- What is required -
Print every entry exactly as written.

- Data supplied -
____________

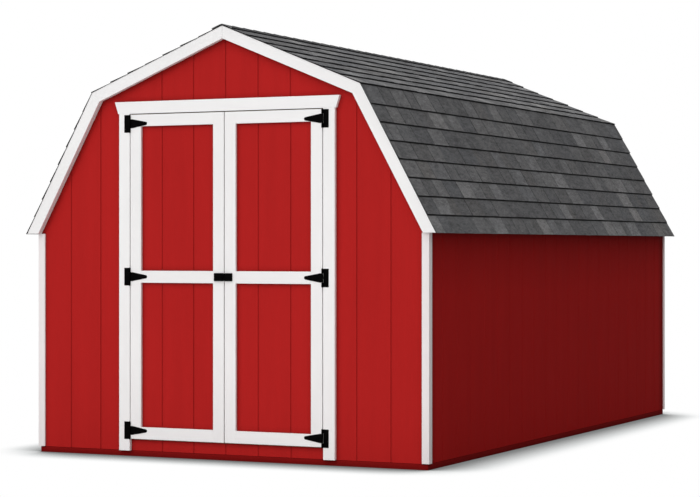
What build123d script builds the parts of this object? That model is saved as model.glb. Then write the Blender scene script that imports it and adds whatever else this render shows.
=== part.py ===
from build123d import *
import math
import os

# Timber gambrel barn, 8 ft wide and 14 ft long, with 4 ft side walls and a
# pair of outward-opening doors in the front gable.
#
# Frame: origin on the ground at the centre of the footprint, +X to the right
# along the front, +Y from the front gable to the rear gable, +Z up.
# All sizes are in millimetres.

IN = 25.4

# ---------------------------------------------------------------- dimensions
width = 96 * IN               # over the side wall siding
length = 168 * IN             # over the gable siding
siding_t = 9.5                # grooved panel siding
siding_bottom = 33.0          # lower edge of the siding over the floor frame
base_top = 31.5               # top of the base strips under the siding

lumber_t = 38.1               # sawn lumber thickness
lumber_w = 88.9               # sawn lumber width
deck_t = 15.9                 # floor sheathing
joist_pitch = 406.4
stud_pitch = 406.4

# Gambrel outline, half section, on the outer face of the shingles
ridge_z = 2426.0
knuckle_x, knuckle_z = 848.6, 2076.2
eave_x, eave_z = 1293.4, 1264.9
shingle_t = 7.6
roof_deck_t = 11.1
rafter_depth = 88.9
roof_overhang = 50.8          # shingles beyond the gable siding
fly_t = 38.1                  # fly rafter against the gable siding
rake_t = 9.5                  # rake board on the fly rafter
rake_low = 73.9               # lower edge of the rake boards below the outline
fly_low = 68.6                # lower edge of the fly rafters below the outline
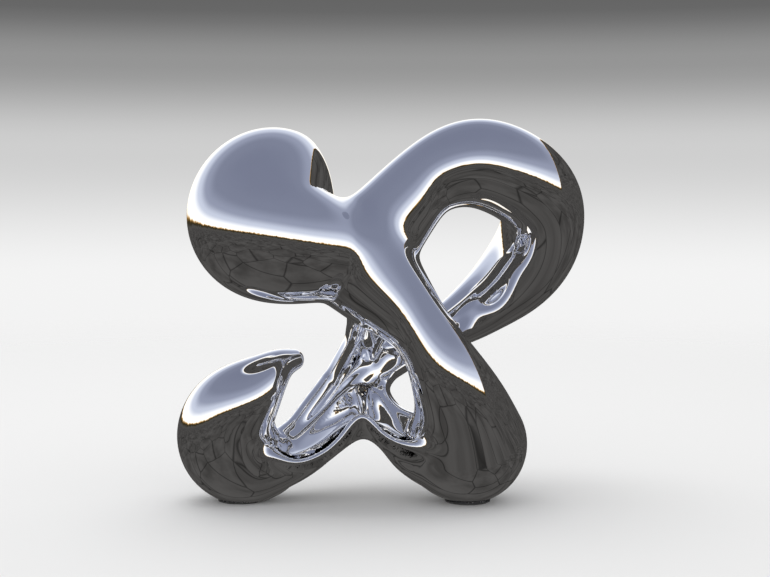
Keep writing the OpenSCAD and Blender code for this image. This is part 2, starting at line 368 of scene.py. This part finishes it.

____________

- Expected answer -
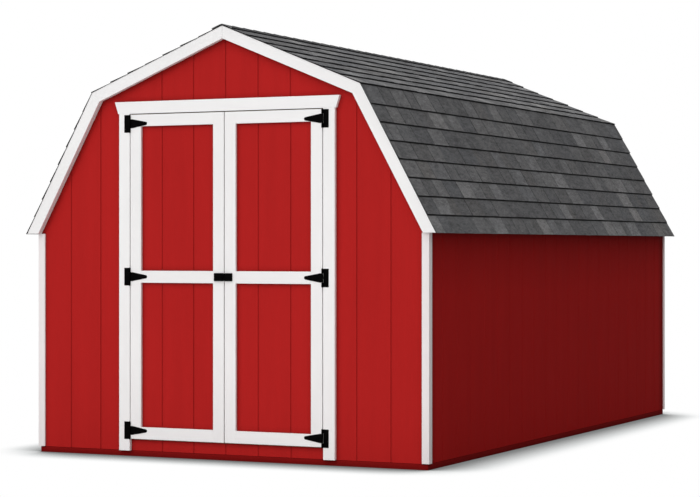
What build123d script builds the parts of this object? That model is saved as model.glb. Then write the Blender scene script that imports it and adds whatever else this render shows.
=== part.py ===
from build123d import *
import math
import os

# Timber gambrel barn, 8 ft wide and 14 ft long, with 4 ft side walls and a
# pair of outward-opening doors in the front gable.
#
# Frame: origin on the ground at the centre of the footprint, +X to the right
# along the front, +Y from the front gable to the rear gable, +Z up.
# All sizes are in millimetres.

IN = 25.4

# ---------------------------------------------------------------- dimensions
width = 96 * IN               # over the side wall siding
length = 168 * IN             # over the gable siding
siding_t = 9.5                # grooved panel siding
siding_bottom = 33.0          # lower edge of the siding over the floor frame
base_top = 31.5               # top of the base strips under the siding

lumber_t = 38.1               # sawn lumber thickness
lumber_w = 88.9               # sawn lumber width
deck_t = 15.9                 # floor sheathing
joist_pitch = 406.4
stud_pitch = 406.4

# Gambrel outline, half section, on the outer face of the shingles
ridge_z = 2426.0
knuckle_x, knuckle_z = 848.6, 2076.2
eave_x, eave_z = 1293.4, 1264.9
shingle_t = 7.6
roof_deck_t = 11.1
rafter_depth = 88.9
roof_overhang = 50.8          # shingles beyond the gable siding
fly_t = 38.1                  # fly rafter against the gable siding
rake_t = 9.5                  # rake board on the fly rafter
rake_low = 73.9               # lower edge of the rake boards below the outline
fly_low = 68.6                # lower edge of the fly rafters below the outline
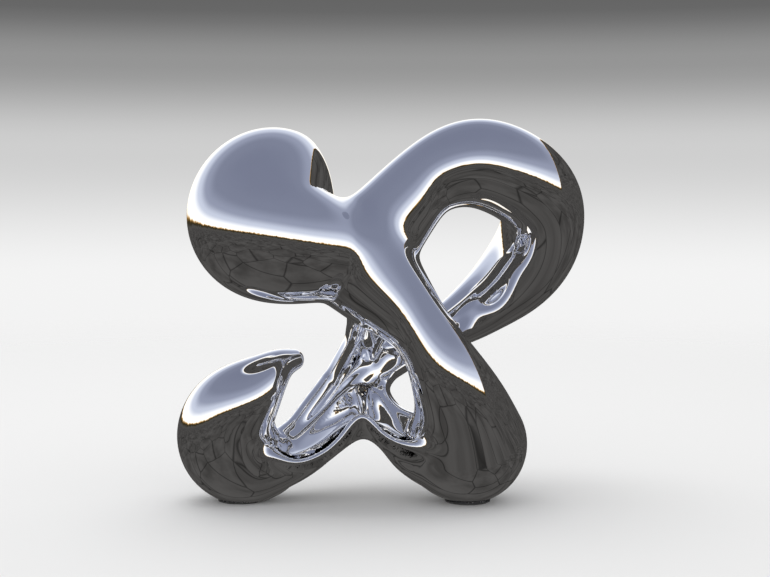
Keep writing the OpenSCAD and Blender code for this image. This is part 2, starting at line 368 of scene.py. This part finishes it.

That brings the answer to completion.